Ты можешь поиграть немного в творчество, одиночество. Можешь выстроить "комнату из слоновой кости": книги, кофе, немного музыки, редкий гость-интеллектуал – для легкого словесного спарринга. Но очень скоро тебя опять потянет туда, где пахнет жареным, чтобы стать очевидцем и дать информацию или добрый подвал, лихо приправив факты бойким комментарием.

Короче, журналистика – это чудесное свойство совать свой нос во все дырки и уметь при внешнем полете фантазии не портить отношения с шефом, заказывающим музыку...



***

Мое любимое занятие – строить планы и наблюдать, какие изменения в них вносит жизнь. На редкость приятно  после полосы невезения, долгой и безрезультатной работы вспомнить, что на свете есть пишущая машинка с чистым листом бумаги, красивые женщины, спортивный зал со штангой и тренажерами, зимний лес с лыжней, ведущей к Щучьему озеру.

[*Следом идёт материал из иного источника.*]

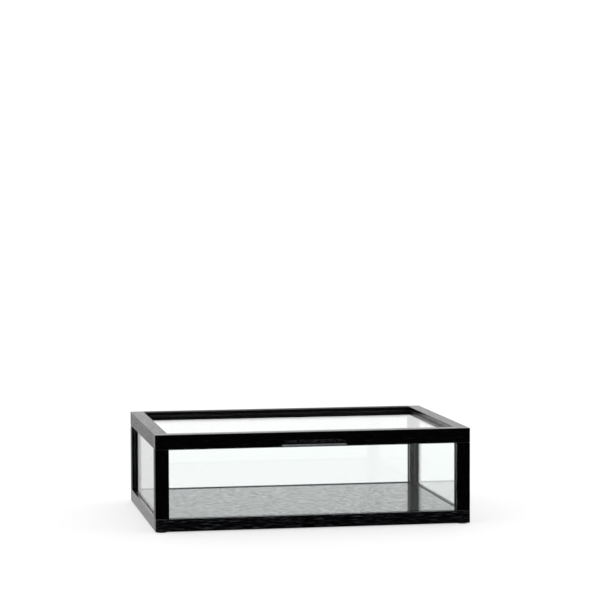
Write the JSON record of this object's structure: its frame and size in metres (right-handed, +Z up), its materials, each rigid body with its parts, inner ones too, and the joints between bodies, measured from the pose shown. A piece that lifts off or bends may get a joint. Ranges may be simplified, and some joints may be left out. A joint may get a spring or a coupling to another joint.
{
  "type": "glazed shadow box",
  "caption": "Low display case of black-stained wood bars and clear glass panes on a veneered base, with a glazed lid that hinges up at the back by a finger pull in its front rail.",
  "frame": {"origin": "on the surface the box stands on, under the middle of the closed box", "axes": "+X to the box's right seen from the front, +Y to the back where the hinges are, +Z up; the front with the finger pull faces -Y"},
  "size_m": [0.35, 0.25, 0.1066],
  "materials": {
    "black_wood": "black-stained open-grain oak under a satin clear lacquer",
    "black_veneer": "black-stained oak veneer, grain left to right, under a glossy clear lacquer",
    "clear_glass": "clear float glass with green polished edges",
    "seal_rubber": "matt black glazing rubber",
    "dowel_wood": "plain beech, fluted and glued",
    "pad_felt": "charcoal felt, self-adhesive",
    "bumper_rubber": "soft black rubber dot",
    "screw_steel": "zinc-plated countersunk steel",
    "hinge_brass": "antique brass, lightly brushed",
    "hinge_screw_brass": "antique brass countersunk screws",
    "pin_steel": "drawn steel wire"
  },
  "bodies": {
    "case": {"bottom_front_rail": "black_wood", "bottom_back_rail": "black_wood", "bottom_left_rail": "black_wood", "bottom_right_rail": "black_wood", "front_left_post": "black_wood", "front_right_post": "black_wood", "back_left_post": "black_wood", "back_right_post": "black_wood", "base_panel": "black_veneer", "base_panel_screws": "screw_steel", "front_glass": "clear_glass", "back_glass": "clear_glass", "left_glass": "clear_glass", "right_glass": "clear_glass", "front_glass_seal": "seal_rubber", "back_glass_seal": "seal_rubber", "left_glass_seal": "seal_rubber", "right_glass_seal": "seal_rubber", "base_corner_dowels": "dowel_wood", "post_dowels": "dowel_wood", "foot_pads": "pad_felt", "lid_bumpers": "bumper_rubber", "left_hinge_case_leaf": "hinge_brass", "right_hinge_case_leaf": "hinge_brass", "left_hinge_pin": "pin_steel", "right_hinge_pin": "pin_steel", "hinge_case_screws": "hinge_screw_brass"},
    "lid": {"lid_front_rail": "black_wood", "lid_back_rail": "black_wood", "lid_left_rail": "black_wood", "lid_right_rail": "black_wood", "top_glass": "clear_glass", "top_glass_seal": "seal_rubber", "lid_corner_dowels": "dowel_wood", "left_hinge_lid_leaf": "hinge_brass", "right_hinge_lid_leaf": "hinge_brass", "hinge_lid_screws": "hinge_screw_brass"}
  },
  "joints": [
    {"name": "lid_hinge", "type": "hinge", "parent": "case", "child": "lid", "pos_m": [0, 0.122, 0.09045], "axis": [-1, 0, 0], "range_deg": [0, 100]}
  ]
}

Приятно найти в шкафу паяльник, и вместо того, чтобы ехать в редакцию и заполнять обходной (успеется) – сидеть и припаивать антенну к приемнику. Поразглядывать с помощью калькулятора глубину экономических проблем. Сделать, закрепить и наконец-таки отпечатать великолепные снимки летнего похода на плотах. Вспомнить шум порогов и купание в ледяной протоке. Прийти, в который раз, к тому, что только звериная воля – ключик к решению твоих проблем.

Не менее приятно развести кромешный ремонт – в квартире, в жизни... Запах краски и жесткий лимит времени. Пять по пятьдесят раз отжаться от пола, потянуться в блаженном шпагате и прыгнуть под освежающий душ. Вспомнить, что в холодильнике есть еще огромная банка клубничного варенья.

Зубную боль лучше всего заговаривать, изучая параллельно английский и немецкий (и еще более параллельно русский). Убедиться в собственной неоригинальности и при  этом порадоваться своей общности с человечеством.

Два шкафа с книгами – гарантия отсутствия скуки. О материальности мира напомнит аппетит. Праздник жареной картошки с тушенкой с тобой всегда разделит любимая женщина. Ничто так не сближает мужчину и женщину, знающих друг друга не один год, как волчий аппетит.

Мучит мысль – болен тяжким недугом: стремлением отложить на потом все желанное. Почему-то уже месяц не взяться за небольшую корреспонденцию о человеке, решившемся объехать пять континентов по береговой линии на велосипеде. А ведь даже писать об этом – это все равно, что самому готовиться в путь...

А может тайны мира – по ту сторону шахматной доски, а ты лишь вечный зритель-болельщик, уснувший на матче чемпионов? Ты утратил охотничий инстинкт настоящего филателиста, который не уподобляется гобсеку и не трясется над драгоценной вещью, а вечно в погоне за будущей удачей, какой бы ценой она ему ни досталась...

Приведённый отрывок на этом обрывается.